As a teacher I use mirrors, especially with new students, but increasingly I question why that is my practice. As a gymnast I couldn't possibly perform a beam routine whilst checking if my leg was straight in a mirror! How did we develop such consistent body tension and control, such acute awareness of a slightly bent knee? We developed this sense because we trained WITHOUT visual feedback. It heightened OTHER senses, namely something called proprioception, or the ability to perceive the position of joints and limbs in space. For example - most of us can imagine straightening our leg and what that looks like. But how does it feel? Which muscles are used and in what way? I can't tell you how many times I've told a student to point their feet (Ok maybe I yelled it) and they've responded "I thought I was!" Now, granted the more extensive your training, the more highly developed this sense becomes and the reality is that a slight sickle here or there will go unnoticed by most viewers, however it's the process of gaining that awareness, at whatever level, that both fascinates and challenges me as a teacher. So as a student, how can you develop better proprioception? Simply put, any exercise that blocks or reduces the use of sight or balance, will enhance this particular skill.

A great example is closing your eyes and trying to train a simple movement or body position that wouldn't normally require any use of vision. I often close my eyes before I invert because for me, that is a skill I can literally do 'with my eyes closed'. Closing my eyes taught me to maintain a neutral position with my head as I inverted (chucking your head back is a common mistake) as without sight, there was no reason to look to the ceiling as I inverted.  I know what it feels like to engage my core, pull my shoulders slightly back and down, close off my ribs, rotate externally from the hips and I know when I've arrived in an upside down position and when to balance out my straddle to execute the same invert over and over again. From there I can play with it creatively - bend one leg, or put some different sort of physicality into it like making it look like it's a struggle for example or changing the speed at different points throughout the invert. All these things make me more versatile as a performer.

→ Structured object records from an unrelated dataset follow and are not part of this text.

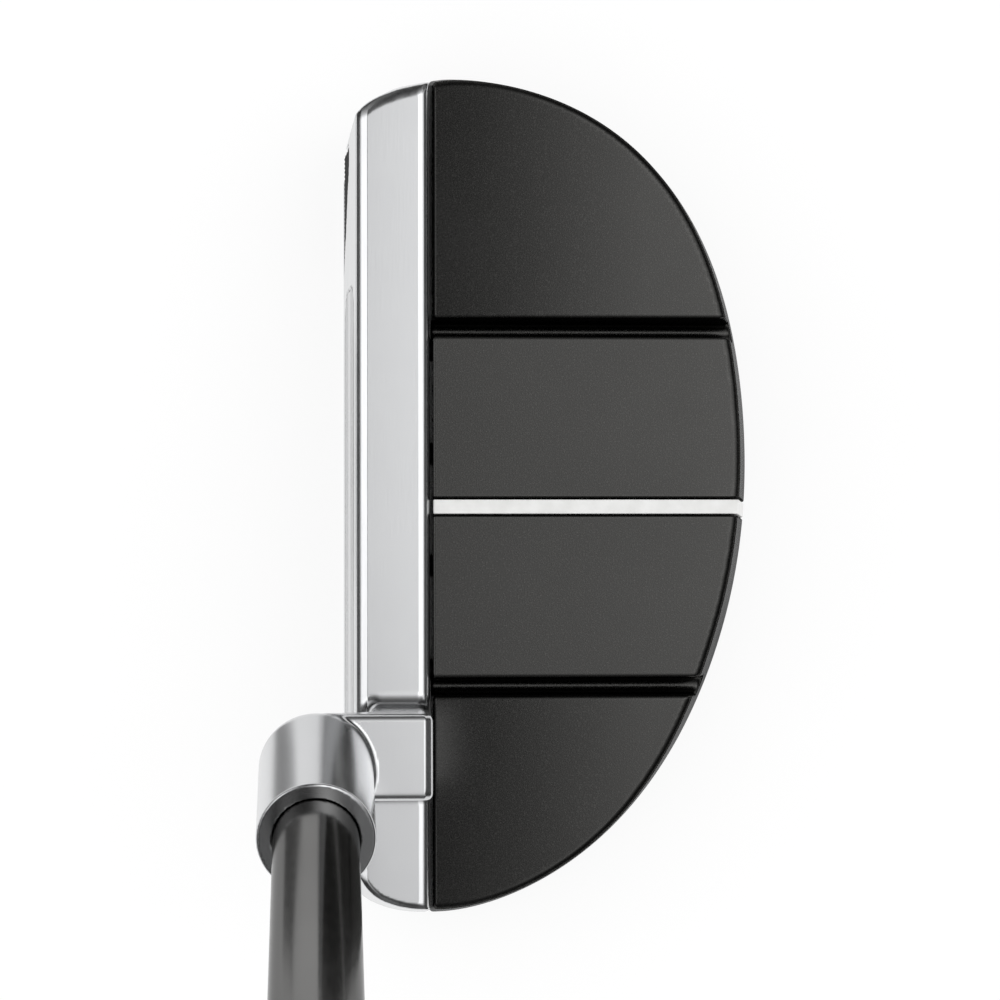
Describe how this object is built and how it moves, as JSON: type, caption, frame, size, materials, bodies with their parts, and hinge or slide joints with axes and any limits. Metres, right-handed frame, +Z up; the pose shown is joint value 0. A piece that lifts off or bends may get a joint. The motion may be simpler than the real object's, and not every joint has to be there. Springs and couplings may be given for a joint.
{
  "type": "mallet putter",
  "caption": "Right-handed mallet golf putter: steel face frame with crank neck, black half-moon body with white sight line, dark steel shaft and flat-front grip.",
  "frame": {"origin": "on the flat of the sole, under the sight line, 20 mm behind the leading edge", "axes": "+X from the striking face towards the back of the head, +Y towards the toe, +Z up; the target is towards -X"},
  "size_m": [0.0679, 0.3869, 0.8374],
  "materials": {
    "frame_steel": "satin",
    "insert_steel": "fine milled",
    "weight_steel": "satin",
    "black_anodised": "black bead-blasted anodised",
    "cover_aluminium": "satin anodised",
    "white_infill": "smooth paint fill",
    "elastomer": "matt",
    "screw_steel": "black oxide",
    "shaft_plate": "dark polished plating",
    "plug_plastic": "moulded",
    "tape": "crepe",
    "grip_rubber": "matt textured"
  },
  "bodies": {
    "root": {"body_screw_1": "screw_steel", "body_screw_2": "screw_steel", "body_screw_3": "screw_steel", "body_screw_4": "screw_steel", "butt_plug": "plug_plastic", "cover_screw_1": "screw_steel", "cover_screw_2": "screw_steel", "face_insert": "insert_steel", "front_frame": "frame_steel", "grip": "grip_rubber", "grip_cap": "grip_rubber", "grip_tape": "tape", "heel_inlay": "elastomer", "heel_weight": "weight_steel", "heel_weight_ring": "elastomer", "insert_backing": "elastomer", "rear_body": "black_anodised", "shaft": "shaft_plate", "shaft_tip_plug": "plug_plastic", "sight_line": "white_infill", "sole_cover": "cover_aluminium", "toe_inlay": "elastomer", "toe_weight": "weight_steel", "toe_weight_ring": "elastomer"}
  },
  "joints": []
}
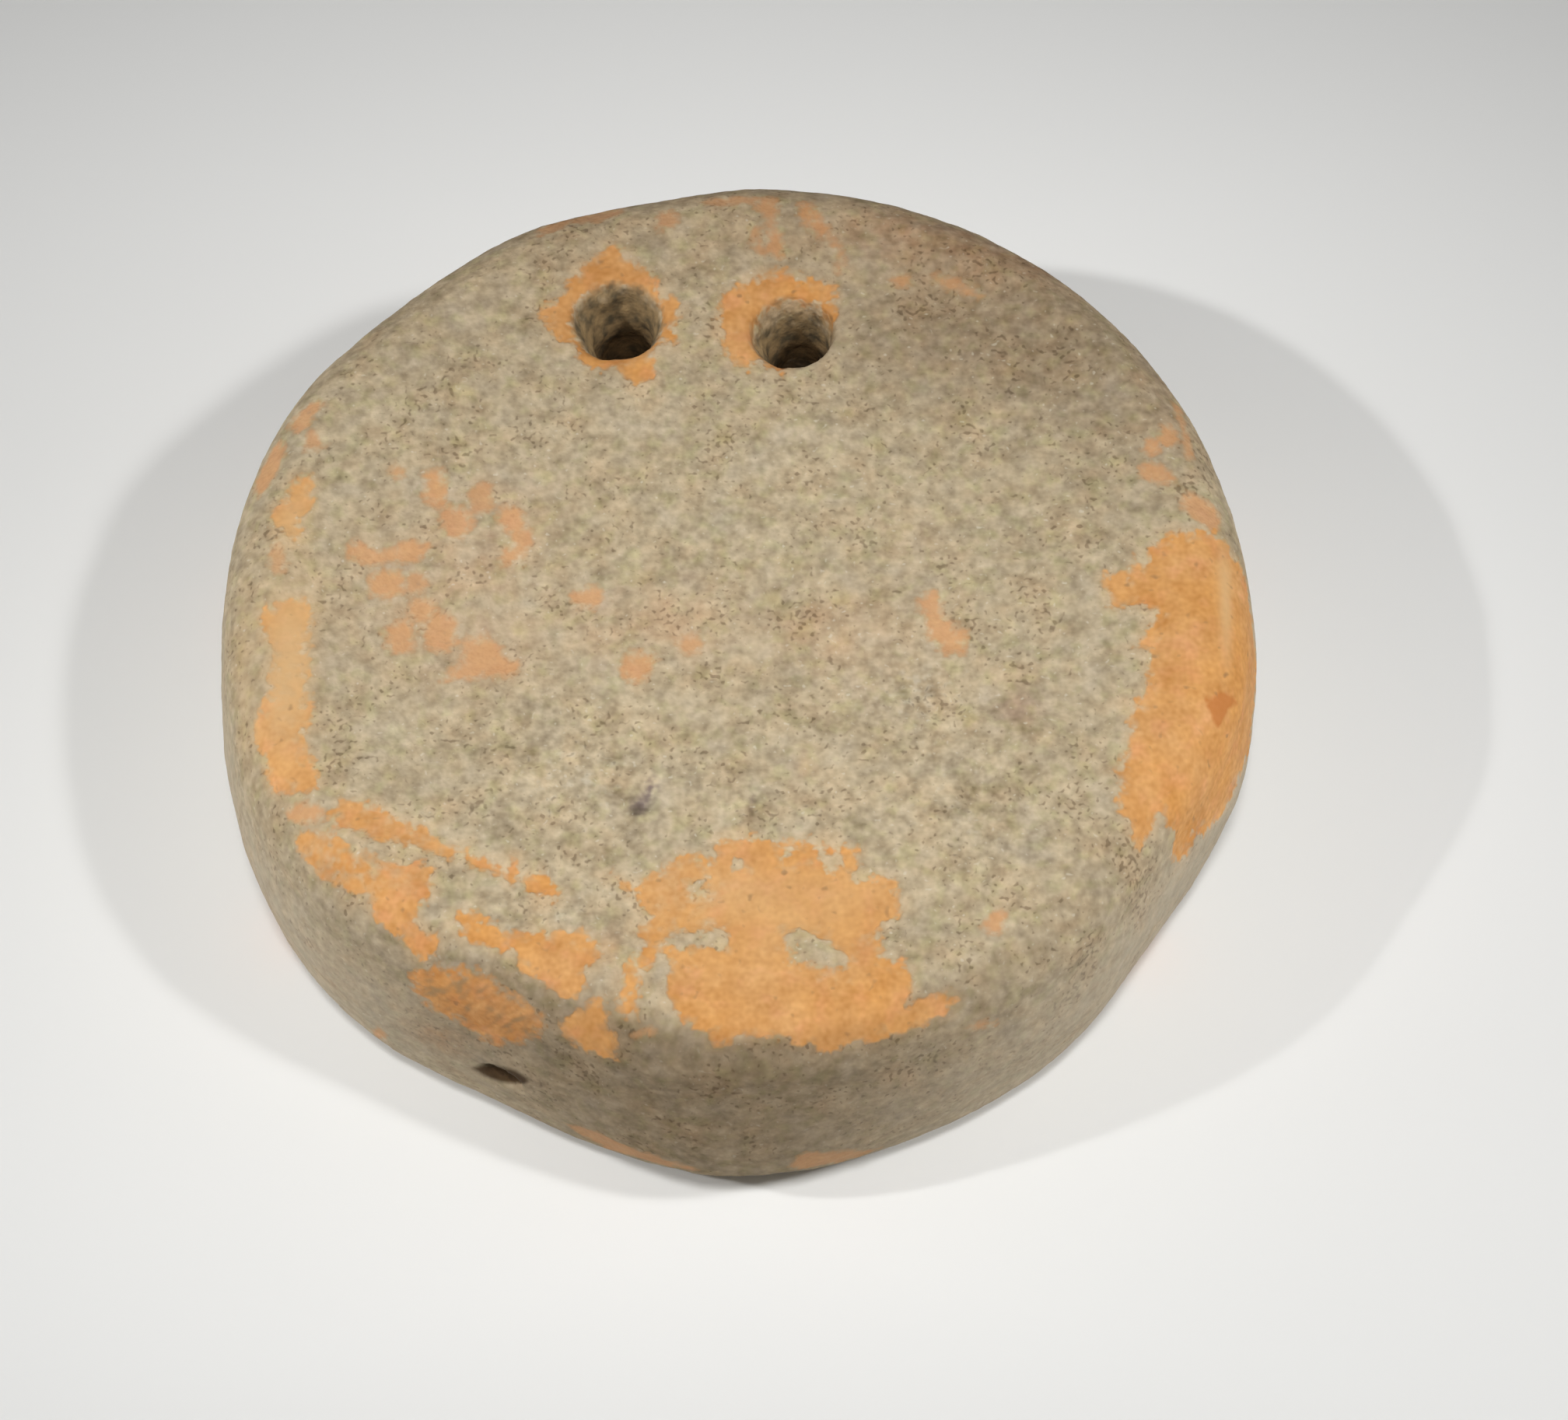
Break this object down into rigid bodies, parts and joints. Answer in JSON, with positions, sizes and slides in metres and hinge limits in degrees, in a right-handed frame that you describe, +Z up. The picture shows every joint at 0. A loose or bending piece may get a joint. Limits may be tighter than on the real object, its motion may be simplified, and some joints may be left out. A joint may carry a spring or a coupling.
{
  "type": "clay loom weight",
  "caption": "Thick round disc of fired clay with a pair of small holes pierced near its rim, which held the warp threads of a loom taut by its weight.",
  "frame": {"origin": "middle of the disc's outer box, at the underside that it lies on", "axes": "+Z up through the disc's thickness, +Y towards the rim beside the holes, which was the top when the weight hung"},
  "size_m": [0.1, 0.1012, 0.0298],
  "materials": {
    "fired_clay": "matt, sandy buff-grey skin worn through to smooth orange clay in patches"
  },
  "bodies": {
    "root": {"loom_weight": "fired_clay"}
  },
  "joints": []
}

​Personally I like the term 'aerial IQ' - for me that means the ability to think "off your feet" so to speak, an awareness of both your body's' form and position in space and in essence, the language of your body.  Creatively, as a teacher who is fundamentally elite but also passionate about performance, that's where the magic starts - because if you're in control and aware of your body's shape and positioning, then you can start to tell a story with your skills, not simply execute tricks. Replicating a skill as it should be done however is the first step to honing your proprioceptive ability. In the same way as doctors learn anatomy from the perspective of 'what's normal'  in order  to diagnose when something is not right, good performers benefit from a solid foundation of how the basics should be executed. By weaning yourself off the use of mirrors you will more easily master control over your body by training your proprioception.